Alongside the Center for Universal Education and UNESCO, the GEFI Youth Advisory Group (YAG) is working to establish international consensus on a definition of education for global citizenship, explore best teaching practices, and develop a framework for measuring the impact of global citizenship education. Specifically, the YAG is leading a series of global youth consultations, which will actively engage the key stakeholders in education: young people themselves. During the YAG’s inaugural consultation on education for global citizenship this week in Sri Lanka, delegates from every corner of the world and from a wide variety of marginalized groups will have an honest and insightful conversation about identity, cultural understanding, conflict, sustainability, human rights and values.

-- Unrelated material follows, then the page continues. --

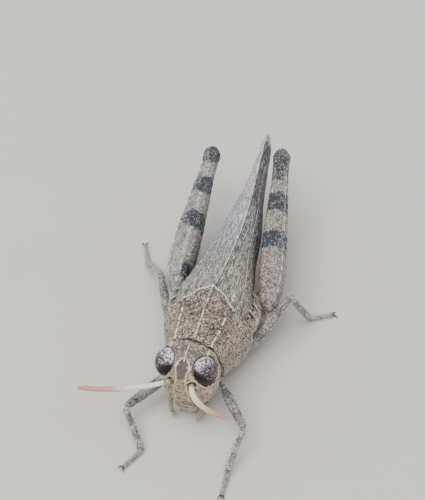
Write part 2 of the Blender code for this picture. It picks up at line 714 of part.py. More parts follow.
def settle():
    """Moves everything so that the middle of the underside of the bounding box is the origin."""
    bpy.context.view_layer.update()
    graph = bpy.context.evaluated_depsgraph_get()
    corners = []
    for obj in bpy.context.scene.objects:
        if not obj.hide_render:
            shown = obj.evaluated_get(graph)
            corners += [shown.matrix_world @ v.co for v in shown.data.vertices]
    low = Vector(min(c[i] for c in corners) for i in range(3))
    high = Vector(max(c[i] for c in corners) for i in range(3))
    shift = Vector((-(low.x + high.x) / 2, -(low.y + high.y) / 2, -low.z))
    for obj in bpy.context.scene.objects:
        obj.location += shift
    print("moved by", [round(value / MM, 3) for value in shift])


def main():
    clear_scene()
    eyes = [make_eye(LEFT), make_eye(RIGHT)]
    head = make_head(eyes)
    pronotum = make_pronotum()
    antennae = [make_antenna(LEFT), make_antenna(RIGHT)]
    cut_round(head, *antennae)
    cut_round(pronotum, head)
    make_labrum()
    for side in (LEFT, RIGHT):
        jaw = make_jaw(side)
        cut_round(jaw, make_palp(side))
    thorax = make_thorax(pronotum, head)
    abdomen = make_abdomen()
    for side in (LEFT, RIGHT):
        make_ovipositor(side)
        make_wing(side, pronotum, thorax, abdomen)
    hind = [make_hind_leg(name, thorax, pronotum) for name in HIND_LEGS]
    for name in SMALL_LEGS:
        make_small_leg(name, thorax, pronotum, head, hind)
    settle()


main()
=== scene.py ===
"""The finished look of a life-size female grasshopper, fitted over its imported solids.

Places and sizes below are in millimetres in the body's own axes: the head faces -Y, the insect's left is +X,
and the origin lies on the floor under the middle of the pronotum's front edge. at() turns them into metres.
"""

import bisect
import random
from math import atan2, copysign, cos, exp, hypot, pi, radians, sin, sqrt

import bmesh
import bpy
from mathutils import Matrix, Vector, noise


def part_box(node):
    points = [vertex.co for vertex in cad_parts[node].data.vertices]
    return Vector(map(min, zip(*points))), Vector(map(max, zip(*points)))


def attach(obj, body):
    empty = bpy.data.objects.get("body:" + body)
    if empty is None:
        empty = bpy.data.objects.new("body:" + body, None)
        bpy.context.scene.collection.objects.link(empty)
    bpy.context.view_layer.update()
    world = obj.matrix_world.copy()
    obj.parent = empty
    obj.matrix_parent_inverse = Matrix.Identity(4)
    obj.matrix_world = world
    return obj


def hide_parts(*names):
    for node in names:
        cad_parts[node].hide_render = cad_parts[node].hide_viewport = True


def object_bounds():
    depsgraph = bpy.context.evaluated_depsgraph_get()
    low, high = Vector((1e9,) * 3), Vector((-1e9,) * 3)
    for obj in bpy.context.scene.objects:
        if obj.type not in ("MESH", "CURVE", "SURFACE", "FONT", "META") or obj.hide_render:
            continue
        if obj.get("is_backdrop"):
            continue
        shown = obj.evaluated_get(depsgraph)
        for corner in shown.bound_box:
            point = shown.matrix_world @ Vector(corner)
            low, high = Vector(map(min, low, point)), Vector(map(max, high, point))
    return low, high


bl_info = {
    "name": "Grasshopper",
    "version": (1, 0, 0),
    "blender": (4, 5, 0),
    "location": "View3D > Sidebar > Grasshopper",
    "description": "Shell plates, wings, legs, feelers and hairs of a short-horned grasshopper",
    "category": "Add Mesh",
}

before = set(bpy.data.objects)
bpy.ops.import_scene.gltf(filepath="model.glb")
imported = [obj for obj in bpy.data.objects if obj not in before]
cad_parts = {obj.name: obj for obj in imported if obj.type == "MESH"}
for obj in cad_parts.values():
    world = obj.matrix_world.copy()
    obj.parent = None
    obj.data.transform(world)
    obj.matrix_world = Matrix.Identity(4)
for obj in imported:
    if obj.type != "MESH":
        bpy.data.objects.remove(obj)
CAD_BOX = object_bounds()

MM = 0.001
ROUND = 2 * pi      # once round, in radians
LEFT, RIGHT = 1, -1
SIDES = {"left": LEFT, "right": RIGHT}
UP = Vector((0, 0, 1))
MASKS = ("pale", "dark", "warm", "deep")    # what each skin is painted with, vertex by vertex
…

It is good timing for these discussions. Two important documents containing post-2015 education targets are being debated this month, and clarity around global citizenship education is needed in these discussions: the inter-governmental Open Working Group (OWG) on Sustainable Development Goals’ (SDGs) working document of revised SDG focus areas, including an education goal and targets, and the Education for All (EFA) Steering Committee’s Joint Proposal on Education Post-2015. Both documents focus on an education goal that strives for quality education and lifelong learning for all, and there are considerable overlaps between many of the targets, including on early childhood education; completion of free quality, basic education (primary and secondary), including achieving relevant learning outcomes; adult literacy; and youth and adult skills. While each report contains a target that could fit into an education for global citizenship category, the OWG target focuses on “integrating relevant knowledge and skills in education curricula, including information and communications technology skills, education for sustainable development, and awareness raising on culture’s contribution to sustainable development,” while the EFA target requires that learners “acquire knowledge, skills, values and attitudes for global citizenship and sustainable development.” The consensus-building activities that the YAG are engaged in with partners are critical to distilling these targets into one that is meaningful and actionable for the education and sustainable development communities, both at global and national levels.

The UN secretary-general and members of the OWG have repeatedly stated the importance of hearing from voices at the country level in the post-2015 discussions. A recent statement submitted to OWG members in support of a stand-alone education goal with a strong focus on equitable learning, including highlighting the area of global citizenship education, and endorsed by over 218 organizations, national education coalitions, and foundations from all regions of the world, did just that. The YAG is using its members’ wide-reaching expertise and engaging with their many partners to place young people’s voices at the heart of the post-2015 consultations. By moderating three major online consultations on post-2015 education, and facilitating a global consultation in Sri Lanka this week with the U.N. special envoy on youth, they are helping provide the platform for youth to make tangible change. The YAG is galvanizing marginalized children and youth to be outspoken advocates against their plight. As they stand united calling passionately for change and justice, it will prove just too difficult for governments to ignore.